[start of AVAILABLE DATA]

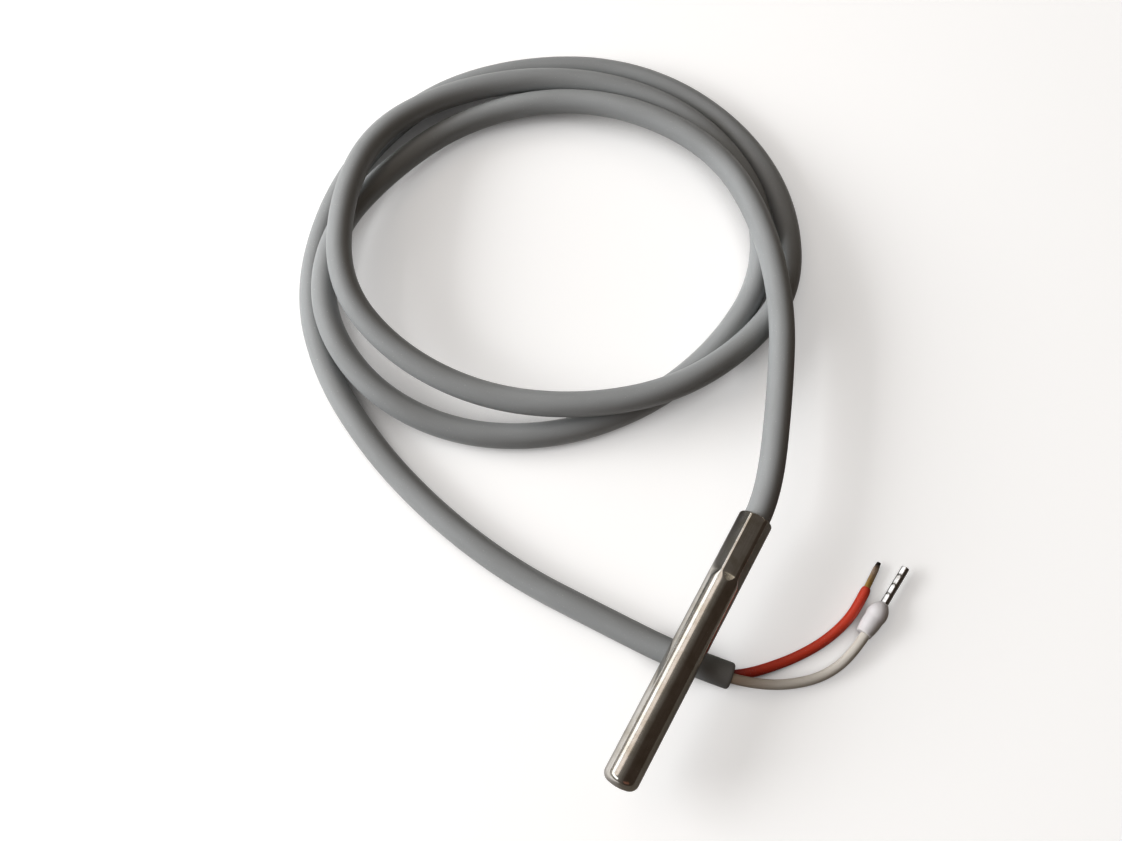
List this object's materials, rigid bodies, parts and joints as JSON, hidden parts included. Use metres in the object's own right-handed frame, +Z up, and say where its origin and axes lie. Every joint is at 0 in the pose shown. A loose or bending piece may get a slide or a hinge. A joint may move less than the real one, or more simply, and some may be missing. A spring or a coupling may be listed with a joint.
{
  "type": "temperature probe",
  "caption": "Cable temperature probe: a closed round steel sheath crimped onto a grey cable that lies in loose turns, with one core ending in bare wire and one in a ferrule.",
  "frame": {"origin": "on the sheath's axis, where the round wall begins behind the rounded tip", "axes": "+Y back along the sheath's axis to the crimp and the cable, +Z up from the table that the cable lies on, +X to the side where the cable's free end comes out from under the sheath"},
  "size_m": [0.1274, 0.1241, 0.013],
  "materials": {
    "steel": "polished stainless steel with fine lengthwise drawing marks",
    "jacket_grey": "satin grey silicone rubber",
    "core_red": "satin red silicone rubber",
    "core_white": "satin off-white silicone rubber",
    "strands": "tinned copper strands, twisted and dulled",
    "collar_white": "moulded white plastic",
    "tinned": "tinned copper tube with crimp marks",
    "sleeve_amber": "thin amber insulating film",
    "ceramic": "white fired ceramic",
    "bead_glass": "opaque fired glass",
    "compound": "set white heat-conducting compound"
  },
  "bodies": {
    "root": {"sheath": "steel", "cable_jacket": "jacket_grey", "red_core": "core_red", "white_core": "core_white", "red_wire_end": "strands", "ferrule_collar": "collar_white", "ferrule_tube": "tinned", "ferrule_wire": "strands", "red_core_inside": "core_red", "white_core_inside": "core_white", "red_wire_inside": "strands", "white_wire_inside": "strands", "red_splice": "tinned", "white_splice": "tinned", "red_splice_sleeve": "sleeve_amber", "white_splice_sleeve": "sleeve_amber", "red_lead": "tinned", "white_lead": "tinned", "element_chip": "ceramic", "element_bead": "bead_glass", "liner_tube": "sleeve_amber", "tip_filling": "compound"}
  },
  "joints": []
}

[end of AVAILABLE DATA]

SET PROBLEM:
Take the data above and return it exactly.

RESULT OF THIS EXERCISE:
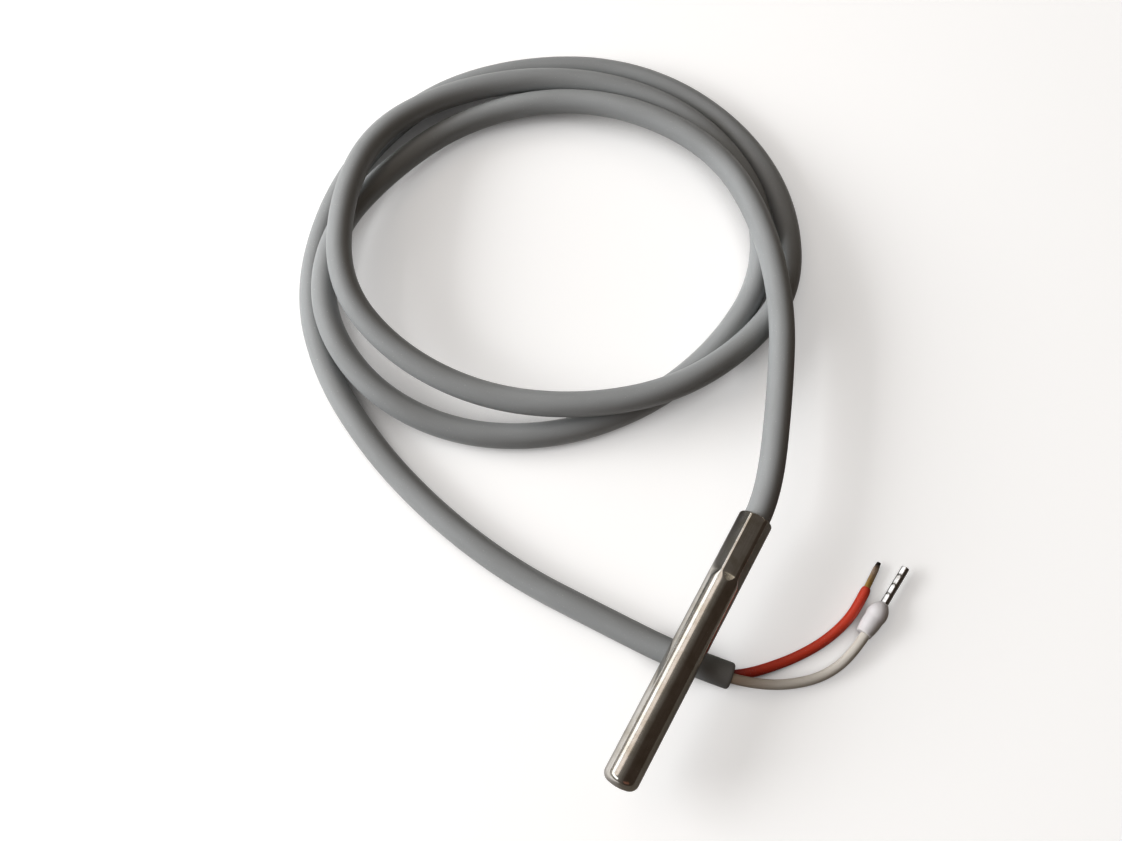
List this object's materials, rigid bodies, parts and joints as JSON, hidden parts included. Use metres in the object's own right-handed frame, +Z up, and say where its origin and axes lie. Every joint is at 0 in the pose shown. A loose or bending piece may get a slide or a hinge. A joint may move less than the real one, or more simply, and some may be missing. A spring or a coupling may be listed with a joint.
{
  "type": "temperature probe",
  "caption": "Cable temperature probe: a closed round steel sheath crimped onto a grey cable that lies in loose turns, with one core ending in bare wire and one in a ferrule.",
  "frame": {"origin": "on the sheath's axis, where the round wall begins behind the rounded tip", "axes": "+Y back along the sheath's axis to the crimp and the cable, +Z up from the table that the cable lies on, +X to the side where the cable's free end comes out from under the sheath"},
  "size_m": [0.1274, 0.1241, 0.013],
  "materials": {
    "steel": "polished stainless steel with fine lengthwise drawing marks",
    "jacket_grey": "satin grey silicone rubber",
    "core_red": "satin red silicone rubber",
    "core_white": "satin off-white silicone rubber",
    "strands": "tinned copper strands, twisted and dulled",
    "collar_white": "moulded white plastic",
    "tinned": "tinned copper tube with crimp marks",
    "sleeve_amber": "thin amber insulating film",
    "ceramic": "white fired ceramic",
    "bead_glass": "opaque fired glass",
    "compound": "set white heat-conducting compound"
  },
  "bodies": {
    "root": {"sheath": "steel", "cable_jacket": "jacket_grey", "red_core": "core_red", "white_core": "core_white", "red_wire_end": "strands", "ferrule_collar": "collar_white", "ferrule_tube": "tinned", "ferrule_wire": "strands", "red_core_inside": "core_red", "white_core_inside": "core_white", "red_wire_inside": "strands", "white_wire_inside": "strands", "red_splice": "tinned", "white_splice": "tinned", "red_splice_sleeve": "sleeve_amber", "white_splice_sleeve": "sleeve_amber", "red_lead": "tinned", "white_lead": "tinned", "element_chip": "ceramic", "element_bead": "bead_glass", "liner_tube": "sleeve_amber", "tip_filling": "compound"}
  },
  "joints": []
}